As the Met’s press release tells us:
Carpeaux commercially reproduced and marketed his sculpture to a broad range of consumers. As a commodity, the bust of an enslaved woman symbolically echoes the objectification of people of African descent, embodying a practice the sculpture was ostensibly designed to critique.
While their power is undeniable, the sadomasochistic subtext of these graphic depictions of an enslaved, impotently resistant woman-in-bondage is, to me, abhorrent and repellent—an effect not mitigated by the inscription on the base that implicitly acknowledges that a wrong had been perpetrated. After my revulsion-at-first-sight, I returned for a calmer, closer look, trying to engage my critical faculties to analyze why this object had affected me so viscerally: Indecently exposed and immobilized, Carpeaux’s subject glares with undisguised hostility at her tormenter(s), and we can easily imagine what happens next.
In the Met’s wall-text introduction to the show of some 35 works (including sculptures, paintings, ceramics, works on paper) by a variety of artists, its organizers—assistant curator Elyse Nelson and guest curator Wendy Walters, poet and associate professor of writing at Columbia University—seemed to anticipate my mixed feelings about the signature object:
While the subject’s resisting pose, defiant expression, and accompanying inscription have long been interpreted as conveying a powerful antislavery message, the bust also visualizes longstanding European fantasies about the possession of and domination over Black people’s bodies [emphasis added].
The fact that slavery had been abolished before the work was created didn’t make this throwback to the master/slave dynamic any less repulsive, notwithstanding its supposed “antislavery message” on the pedestal:
The sculpture’s original title (which it bore at the Paris Salon of 1869) was less polemical—“Négresse,” a term that “reinforces the fallacy of human difference based on skin color,” in the Met’s words. (Perhaps it was intended to be merely descriptive.) The Met’s translation for the inscription—“Why Born Enslaved!”—struck me as slightly off-kilter: “Naître” (the infinitive verb), means, “be born.” The past participle—“born”—would be “née.”
Whatever you call it, the Met’s bust, as the introduction to the show’s catalogue tells us, is one of “numerous versions in collections throughout Europe and the United States.” It is “one of many accomplished compositions that Carpeaux made in multiples” and “exemplifies the artist’s late-career practice of extracting narrative elements from his public sculpture” (in this case—the “Fountain of the Observatory,” Paris).
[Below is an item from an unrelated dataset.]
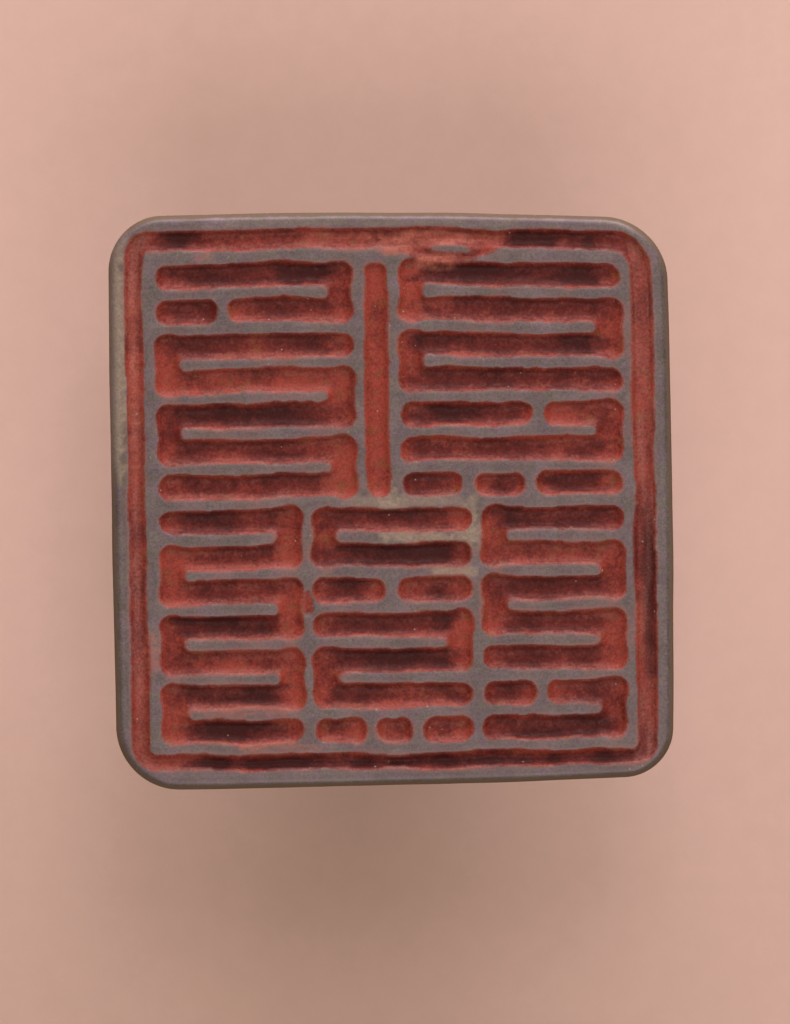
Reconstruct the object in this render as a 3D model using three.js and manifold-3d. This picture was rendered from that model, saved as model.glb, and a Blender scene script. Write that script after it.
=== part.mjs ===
import * as THREE from "three";
import Module from "manifold-3d";

// A square cast bronze seal, about 56 mm across, lying face up on the flat end of its plate handle.
// Block and handle are one casting. The face has a rounded rim, a groove all round, and rows of folded
// strokes cut between narrow walls. Millimetres, +Z up, origin under the middle on the handle's flat end.

// The hand-filed outline of the face: a rectangle whose corners have drifted and whose sides bulge.
const faceWidth = 55.8;
const faceHeight = 56.6;
const cornerRadius = { topRight: 6.1, topLeft: 5.3, bottomLeft: 6.2, bottomRight: 4.8 };
const cornerDrift = {
  topRight: { x: -0.4, y: -0.1 },
  topLeft: { x: -0.4, y: 0 },
  bottomLeft: { x: 0.6, y: -0.7 },
  bottomRight: { x: 0.4, y: 0.8 },
};
const sideBulge = { top: 0.6, right: 0.3, bottom: 0.25, left: 0.15 };

// The block, from its pillowed back to the rounded edge of the rim.
const blockThickness = 12.5;
const sideTaper = 1.1;
const backEdgeRound = 1.4;
const backPillow = 2.2;
const backFlatInset = 13;
const rimRound = 1.0;

// The plate handle that the block was cast with.
const handleWidth = 30;
const handleThickness = 16;
const handleHeight = 26;
const handleCorner = 4.5;
const handleSpread = 0.7;
const handleEndRound = 1.0;
const rootFillet = 2.4;
const rootDepth = 3;

// The bands of the face from its edge inwards: the rim, the groove and the frame round the strokes.
// They differ from side to side, and along the bottom they lean down towards the right.
const bandWidth = { rim: 1.7, groove: 1.75, frame: 1.3 };
const sideChange = {
  rim: { left: 0, right: 0, top: -0.1, bottom: 0 },
  groove: { left: -0.1, right: 0.25, top: 0.15, bottom: -0.25 },
  frame: { left: 0.1, right: -0.15, top: 0.1, bottom: -0.15 },
};
const grooveCorner = { topRight: 3.6, topLeft: 2.3, bottomLeft: 2.5, bottomRight: 1.8 };
const bottomLean = 0.28;

// The cuts in the face.
const wallWidth = 1.15;
const cutDepth = 1.5;
const cutCorner = 1.05;
const shoulderDepth = 1.1;
const shoulderInset = 0.35;
const floorInset = 0.75;
const cutClearance = 1;
const foldSetback = 0.04;

const cornerSteps = 6;
const sideSteps = 6;
const strokeCornerSteps = 2;
const roundSteps = 4;

const faceZ = handleHeight + backPillow + blockThickness;
const halfWidth = faceWidth / 2;
const halfHeight = faceHeight / 2;

// The strokes run in two tiers of seven rows. A panel takes a share of its tier's width. Its folds say on
// which side a row turns into the next, and its cuts where a row is parted into shorter strokes.
const rowsInTier = 7;
const tiers = [
  [
    { share: 0.47, folds: ["right", "", "left", "right", "left", "right"], cuts: { 1: [0.34] } },
    { upright: true },
    { share: 0.53, folds: ["left", "right", "left", "", "right", ""], cuts: { 4: [0.62], 6: [0.3, 0.58] } },
  ],
  [
    { share: 0.32, folds: ["right", "left", "right", "left", "right", "left"], cuts: {} },
    { share: 0.36, folds: ["left", "", "", "right", "left", ""], cuts: { 2: [0.5], 6: [0.36, 0.66] } },
    { share: 0.32, folds: ["left", "right", "left", "right", "", "right"], cuts: { 5: [0.4] } },
  ],
];

// How far in from each side of the face some of its bands reach, and a little more or less.
function insetBy(bands, more) {
  const insets = {};
  for (const side of ["left", "right", "top", "bottom"]) {
    insets[side] = bands.reduce((sum, band) => sum + bandWidth[band] + sideChange[band][side], more);
  }
  return insets;
}

const field = insetBy(["rim", "groove", "frame"], 0);
const fieldLeft = field.left - halfWidth;
const fieldRight = halfWidth - field.right;
const fieldTop = halfHeight - field.top;
const fieldBottom = field.bottom - halfHeight;
const rowPitch = (fieldTop - fieldBottom + wallWidth) / (rowsInTier * tiers.length);
const strokeWidth = rowPitch - wallWidth;

const wasm = await Module();
wasm.setup();

// A rounded rectangle as counter-clockwise points. Two with the same steps match point for point.
function roundedRectangle(halfX, halfY, radii, steps, betweenCorners) {
  const corners = [
    [1, 1, radii.topRight],
    [-1, 1, radii.topLeft],
    [-1, -1, radii.bottomLeft],
    [1, -1, radii.bottomRight],
  ];
  const arcs = corners.map(([signX, signY, radius], quarter) => {
    const arc = [];
    for (let step = 0; step <= steps; step++) {
      const angle = (quarter + step / steps) * (Math.PI / 2);
      arc.push(
        new THREE.Vector2(
          signX * (halfX - radius) + radius * Math.cos(angle),
          signY * (halfY - radius) + radius * Math.sin(angle),
        ),
      );
    }
    return arc;
  });
  const points = [];
  arcs.forEach((arc, quarter) => {
    points.push(...arc);
    const from = arc[steps];
    const to = arcs[(quarter + 1) % arcs.length][0];
    for (let step = 1; step < betweenCorners; step++) {
      points.push(from.clone().lerp(to, step / betweenCorners));
    }
  });
  return points;
}

// Moves a point of the true rectangle to where the hand-filed face has it.
function drifted(point) {
  const u = point.x / halfWidth;
  const v = point.y / halfHeight;
  const right = (1 + u) / 2;
  const top = (1 + v) / 2;
  const { topRight, topLeft, bottomLeft, bottomRight } = cornerDrift;
  const mix = (axis) =>
    top * (right * topRight[axis] + (1 - right) * topLeft[axis]) +
    (1 - top) * (right * bottomRight[axis] + (1 - right) * bottomLeft[axis]);
  const outX = (right * sideBulge.right - (1 - right) * sideBulge.left) * (1 - v * v);
  const outY = (top * sideBulge.top - (1 - top) * sideBulge.bottom) * (1 - u * u);
  return new THREE.Vector2(point.x + mix("x") + outX, point.y + mix("y") + outY);
}

// The same for a point of a cut, which also leans with the bottom bands.
function cutPoint(point) {
  const low = Math.max(0, -point.y / halfHeight);
  const leaned = new THREE.Vector2(point.x, point.y - bottomLean * (point.x / halfWidth) * low);
  return drifted(leaned).sub(middle);
}

function shrunk(radii, less) {
  const smallest = 0.6;
  return Object.fromEntries(Object.entries(radii).map(([corner, r]) => [corner, Math.max(r - less, smallest)]));
}

// The face's outline, taken in by an even distance.
function faceOutline(inset) {
  const radii = shrunk(cornerRadius, inset);
  return roundedRectangle(halfWidth - inset, halfHeight - inset, radii, cornerSteps, sideSteps).map(drifted);
}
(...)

There’s a more realistic 1875 version of the same subject at the Museum of Fine Arts in Reims, France:
The Met’s show includes a smaller version (plaster with patina) of its exhibition’s signature object, on loan from the Brooklyn Museum. In line with the Met’s recent propensity (under director Max Hollein) to make forced comparisons emphasizing multicultural relationships with contemporary relevance, the curators juxtaposed Brooklyn’s Carpeaux with Kehinde Wiley‘s “After La “Négresse, 1872,” 2006, on loan “courtesy the artist and Sean Kelly Gallery, New York.” This daffy pairing of the Carpeaux with a similarly posed basketball player, sporting a LA Lakers jersey, might seem like a marriage-made-in-heaven in a fanciful Wiley display, but not in a serious show centered on European works from the 18th and 19th centuries:
A Carpeaux-inspired impression in plaster by Kara Walker, taken directly from a reproduction of “Why Born Enslaved!”, is also conscripted into service of contemporary relevance:
But back to the Cleveland Museum’s focus exhibition, opening June 6. As described to me by William Robinson, its senior curator of modern art, it promises to offer a more astute, nuanced analysis of the entrapment of an ex-slave in a position of subjugation.
Here’s what Robinson wrote to me in response to my query about the upcoming show:
Why Born Enslaved! will allow the CMA to host complex conversations through artworks that provoke painful histories and challenge conventional historical narratives. When the sculpture goes on view later this spring, it will feature an interpretive framework that considers the unnamed sitter, what she represented when the bust was created and her relevance now. By highlighting her place in a global lineage of colonial images of Black women, as well as in the contemporary scholarship and museum practice that seeks to name or otherwise identify sitters like her, the model’s status as both living person and allegorical figure will allow viewers to reckon with the power imbalances that existed even in the creation of abolitionist art [emphasis added].”
It could be argued that when it comes to taking a traditionally scholarly approach to Carpeaux, the Met had already been there and done that, in the late James Draper‘s 2014 full-scale Carpeaux retrospective. The best known Carpeaux in the Met’s collection, a bravura depiction of one of the most agonized characters in all of western art and literature, was omitted from the current show, perhaps so as not to upstage the rest:
At the end of his NY Times review of the Met’s current show, Holland Cotter praised the the museum for “creating a template that could have far-reaching applications for a critical rethinking of its permanent collection displays”…
…or maybe not: In my view, this type of experimental “rethinking” should be reserved for a limited number of temporary installations. The planned one-year run for the Carpeaux-based agglomeration is about nine months too long. Traditional displays—coherent, well organized, erudite—ought to remain the norm for permanent-collection installations in our country’s premier museum.